Cuando nadie prestaba atención al tema de Cataluña, hace ya algunos años, unas pocas voces se ocuparon de denunciar el crecimiento de un independentismo pacífico pero imparable. Al contrario que los vascos, los catalanes establecieron el campo de batalla en el terreno de la doctrina. Veinticinco años de inmersión lingüística y educación en la conciencia nacional catalana, crearon el caldo de cultivo para el asalto al Estado. La segunda parte consistía en ganar la batalla de la imagen internacional.

Gandhi defendió el discurso de la no violencia para conseguir la independencia de La India aprovechando la debilidad del imperio británico. Para los líderes catalanes ha sido fundamental que todas las acciones de desafío al Estado español se hayan producido con la máxima tensión, pero sin víctimas. Cada paso, cada vuelta de tuerca, ha sido pensado para la exhibición ante los medios de comunicación y la sangre queda muy mal en los informativos. La secesión de Cataluña es una guerra mediática que, de momento, no les va mal a efectos de imagen exterior.

Pero quienes evaluaron la debilidad del Estado español se equivocaron. Pensaron que el mejor escenario se daba con un gobierno en minoría, con un presidente Rajoy titubeante y una oposición socialista dispuesta a apoyar cualquier cosa que debilitara al PP. Pedro Sánchez, el líder socialista, parecía dispuesto a apoyar la autodeterminación de Cataluña. Lo mismo que Pablo Iglesias, de Podemos. Lo que probablemente arrinconase a la derecha en una posición radical y solitaria.

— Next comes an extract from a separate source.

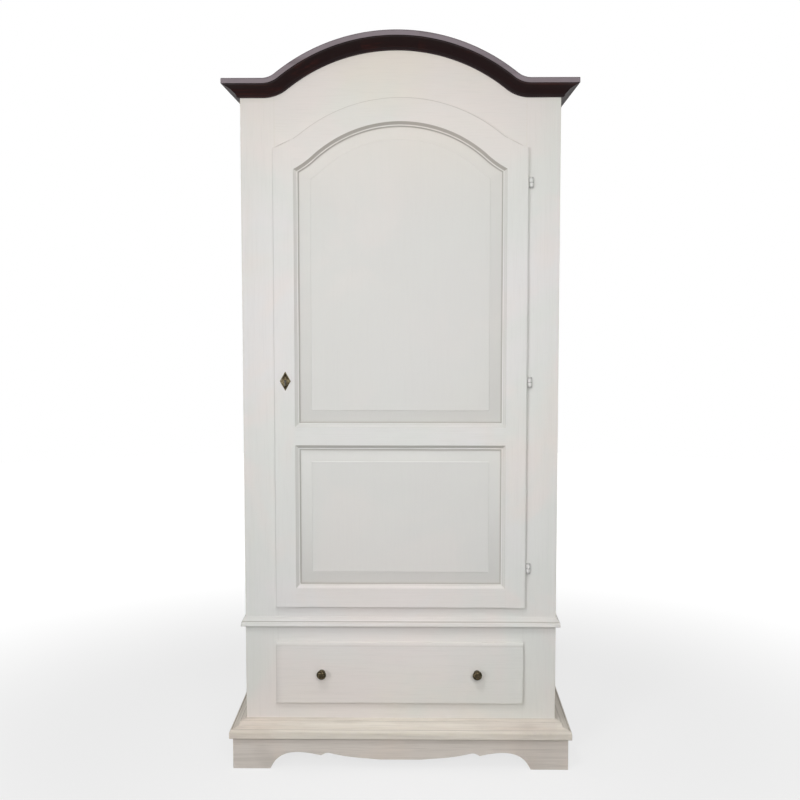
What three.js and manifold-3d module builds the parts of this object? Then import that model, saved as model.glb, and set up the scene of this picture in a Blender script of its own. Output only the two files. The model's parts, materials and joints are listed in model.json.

Tuvieron un error de cálculo. Al final todo se reduce al choque entre el orden y el desorden. Y a que la gente suele asustarse ante el caos. La idea de la ruptura del Estado movilizó a los barones socialistas y Pedro Sánchez optó por cerrar filas con el Gobierno a favor de la Constitución. El referéndum de independencia se declaró ilegal, pero llegó a celebrarse a trancas y barrancas sin más valor -otra vez- que el de las cámaras de televisión. Se aplicó el 155 y el Gobierno español intervino en Cataluña. Y a partir de las elecciones autonómicas el independentismo entró en estado de coma. Líderes procesados o exilados. Broncas internas por el candidato a la Presidencia. El espectáculo empezó a volverse contra sus principales actores cuando el guión empezó a escapárseles de las manos.

Cuando el relato pierde tensión emocional y se estanca, la audiencia deserta. La plácida fuga de Puigdemont y la resignación de los forzados reclusos procesados por el referéndum, necesitaba de un pequeño empujón porque estaban aburriendo hasta a los más muertos del cementerio. La detención del ex presidente catalán en Alemania y las órdenes de detención cursadas contra el resto de los fugados, vuelven a echar un poco de leña al fuego argumental. Tal vez incluso tape el fracaso de un independentismo enfangado en sus divisiones y odios mutuos. El Estado español no se romperá. Pero no será por lo bien que lo hace.